## Begin

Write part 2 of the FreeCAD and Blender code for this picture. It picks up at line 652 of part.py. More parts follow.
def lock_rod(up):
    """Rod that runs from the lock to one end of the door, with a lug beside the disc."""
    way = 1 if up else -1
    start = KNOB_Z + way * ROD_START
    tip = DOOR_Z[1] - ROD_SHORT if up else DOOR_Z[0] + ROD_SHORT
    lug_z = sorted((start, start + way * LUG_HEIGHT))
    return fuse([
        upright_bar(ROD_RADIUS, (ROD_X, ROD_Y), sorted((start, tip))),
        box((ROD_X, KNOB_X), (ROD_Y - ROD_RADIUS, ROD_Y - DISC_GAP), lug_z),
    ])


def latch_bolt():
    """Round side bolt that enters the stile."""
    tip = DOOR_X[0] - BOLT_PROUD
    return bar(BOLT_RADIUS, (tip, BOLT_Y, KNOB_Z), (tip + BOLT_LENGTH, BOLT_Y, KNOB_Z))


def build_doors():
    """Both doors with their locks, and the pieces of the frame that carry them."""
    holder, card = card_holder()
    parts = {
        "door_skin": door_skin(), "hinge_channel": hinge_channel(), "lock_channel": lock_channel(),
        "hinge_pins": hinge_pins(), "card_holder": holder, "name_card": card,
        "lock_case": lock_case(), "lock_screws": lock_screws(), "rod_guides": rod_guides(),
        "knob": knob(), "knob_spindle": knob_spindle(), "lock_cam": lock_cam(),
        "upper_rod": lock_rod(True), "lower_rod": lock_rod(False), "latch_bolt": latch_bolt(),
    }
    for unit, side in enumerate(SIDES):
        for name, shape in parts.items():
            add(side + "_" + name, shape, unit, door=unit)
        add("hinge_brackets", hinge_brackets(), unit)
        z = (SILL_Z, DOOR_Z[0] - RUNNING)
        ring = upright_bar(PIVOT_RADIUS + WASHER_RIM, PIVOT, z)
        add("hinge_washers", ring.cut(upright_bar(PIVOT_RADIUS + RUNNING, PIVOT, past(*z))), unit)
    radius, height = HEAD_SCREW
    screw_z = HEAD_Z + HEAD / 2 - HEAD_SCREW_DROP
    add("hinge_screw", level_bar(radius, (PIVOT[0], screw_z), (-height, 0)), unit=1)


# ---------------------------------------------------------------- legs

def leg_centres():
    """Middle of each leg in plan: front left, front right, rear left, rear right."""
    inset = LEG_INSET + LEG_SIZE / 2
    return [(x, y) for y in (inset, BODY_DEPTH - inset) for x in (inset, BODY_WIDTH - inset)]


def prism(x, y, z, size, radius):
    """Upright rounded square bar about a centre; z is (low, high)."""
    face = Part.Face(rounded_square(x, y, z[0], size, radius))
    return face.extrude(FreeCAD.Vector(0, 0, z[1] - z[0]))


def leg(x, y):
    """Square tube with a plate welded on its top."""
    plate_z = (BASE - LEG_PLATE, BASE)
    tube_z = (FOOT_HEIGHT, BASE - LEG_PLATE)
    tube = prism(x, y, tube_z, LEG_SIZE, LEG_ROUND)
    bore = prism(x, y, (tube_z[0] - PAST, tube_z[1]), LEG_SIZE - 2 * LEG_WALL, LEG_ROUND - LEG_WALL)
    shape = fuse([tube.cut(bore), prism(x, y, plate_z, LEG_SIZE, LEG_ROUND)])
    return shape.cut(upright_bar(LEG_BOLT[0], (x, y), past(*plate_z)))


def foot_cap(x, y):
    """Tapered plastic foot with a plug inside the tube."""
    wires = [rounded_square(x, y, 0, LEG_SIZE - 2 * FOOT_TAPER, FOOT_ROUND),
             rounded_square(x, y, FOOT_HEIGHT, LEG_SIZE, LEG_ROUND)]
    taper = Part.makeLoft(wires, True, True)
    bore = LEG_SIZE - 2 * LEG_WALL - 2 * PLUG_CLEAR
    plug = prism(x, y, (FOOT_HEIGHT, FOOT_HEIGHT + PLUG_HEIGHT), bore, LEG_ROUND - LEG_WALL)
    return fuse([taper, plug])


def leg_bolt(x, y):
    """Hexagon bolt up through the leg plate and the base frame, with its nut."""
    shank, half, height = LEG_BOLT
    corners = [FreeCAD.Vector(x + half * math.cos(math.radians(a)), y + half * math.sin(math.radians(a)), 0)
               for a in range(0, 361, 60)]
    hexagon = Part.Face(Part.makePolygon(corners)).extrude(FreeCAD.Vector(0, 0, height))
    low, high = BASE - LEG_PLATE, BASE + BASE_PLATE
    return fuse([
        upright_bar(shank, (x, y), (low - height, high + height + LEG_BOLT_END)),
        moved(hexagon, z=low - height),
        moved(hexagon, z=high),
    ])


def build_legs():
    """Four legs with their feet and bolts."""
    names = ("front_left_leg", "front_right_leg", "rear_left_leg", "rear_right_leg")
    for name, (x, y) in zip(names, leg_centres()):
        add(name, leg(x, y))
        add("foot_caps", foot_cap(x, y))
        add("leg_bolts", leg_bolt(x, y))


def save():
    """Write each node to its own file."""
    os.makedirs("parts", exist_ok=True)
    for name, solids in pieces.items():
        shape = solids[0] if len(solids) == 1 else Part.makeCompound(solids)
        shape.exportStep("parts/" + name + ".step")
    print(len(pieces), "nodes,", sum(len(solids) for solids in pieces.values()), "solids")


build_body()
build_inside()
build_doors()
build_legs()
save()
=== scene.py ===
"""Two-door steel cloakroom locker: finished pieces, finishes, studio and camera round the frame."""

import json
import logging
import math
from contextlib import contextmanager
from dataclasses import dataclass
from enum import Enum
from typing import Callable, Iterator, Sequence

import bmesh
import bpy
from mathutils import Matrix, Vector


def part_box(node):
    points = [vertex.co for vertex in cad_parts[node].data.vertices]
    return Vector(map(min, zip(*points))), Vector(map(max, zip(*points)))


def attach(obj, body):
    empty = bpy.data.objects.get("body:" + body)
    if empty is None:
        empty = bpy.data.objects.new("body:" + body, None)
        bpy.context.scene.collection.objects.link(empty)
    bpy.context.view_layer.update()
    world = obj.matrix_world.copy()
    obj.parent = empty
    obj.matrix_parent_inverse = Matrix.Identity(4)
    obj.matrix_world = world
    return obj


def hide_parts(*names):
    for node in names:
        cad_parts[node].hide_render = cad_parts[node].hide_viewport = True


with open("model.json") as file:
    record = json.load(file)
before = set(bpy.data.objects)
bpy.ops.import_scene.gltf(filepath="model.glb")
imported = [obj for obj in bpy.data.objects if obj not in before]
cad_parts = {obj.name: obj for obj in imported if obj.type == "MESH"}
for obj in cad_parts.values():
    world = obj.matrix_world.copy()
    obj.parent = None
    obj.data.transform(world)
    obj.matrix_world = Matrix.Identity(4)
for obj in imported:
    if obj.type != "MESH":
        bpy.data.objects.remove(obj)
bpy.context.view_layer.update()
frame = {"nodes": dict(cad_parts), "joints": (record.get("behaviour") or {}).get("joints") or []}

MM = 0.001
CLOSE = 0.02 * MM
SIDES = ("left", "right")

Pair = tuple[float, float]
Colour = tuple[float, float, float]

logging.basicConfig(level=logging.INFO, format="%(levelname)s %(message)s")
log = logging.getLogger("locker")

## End

INSTRUCTION.
Only the lines running from the line with "low, high = BASE" through the line with "obj.matrix_world = world" should be repeated, exactly and with both ends kept.

RESPONSE TO THIS EXERCISE.
    low, high = BASE - LEG_PLATE, BASE + BASE_PLATE
    return fuse([
        upright_bar(shank, (x, y), (low - height, high + height + LEG_BOLT_END)),
        moved(hexagon, z=low - height),
        moved(hexagon, z=high),
    ])


def build_legs():
    """Four legs with their feet and bolts."""
    names = ("front_left_leg", "front_right_leg", "rear_left_leg", "rear_right_leg")
    for name, (x, y) in zip(names, leg_centres()):
        add(name, leg(x, y))
        add("foot_caps", foot_cap(x, y))
        add("leg_bolts", leg_bolt(x, y))


def save():
    """Write each node to its own file."""
    os.makedirs("parts", exist_ok=True)
    for name, solids in pieces.items():
        shape = solids[0] if len(solids) == 1 else Part.makeCompound(solids)
        shape.exportStep("parts/" + name + ".step")
    print(len(pieces), "nodes,", sum(len(solids) for solids in pieces.values()), "solids")


build_body()
build_inside()
build_doors()
build_legs()
save()
=== scene.py ===
"""Two-door steel cloakroom locker: finished pieces, finishes, studio and camera round the frame."""

import json
import logging
import math
from contextlib import contextmanager
from dataclasses import dataclass
from enum import Enum
from typing import Callable, Iterator, Sequence

import bmesh
import bpy
from mathutils import Matrix, Vector


def part_box(node):
    points = [vertex.co for vertex in cad_parts[node].data.vertices]
    return Vector(map(min, zip(*points))), Vector(map(max, zip(*points)))


def attach(obj, body):
    empty = bpy.data.objects.get("body:" + body)
    if empty is None:
        empty = bpy.data.objects.new("body:" + body, None)
        bpy.context.scene.collection.objects.link(empty)
    bpy.context.view_layer.update()
    world = obj.matrix_world.copy()
    obj.parent = empty
    obj.matrix_parent_inverse = Matrix.Identity(4)
    obj.matrix_world = world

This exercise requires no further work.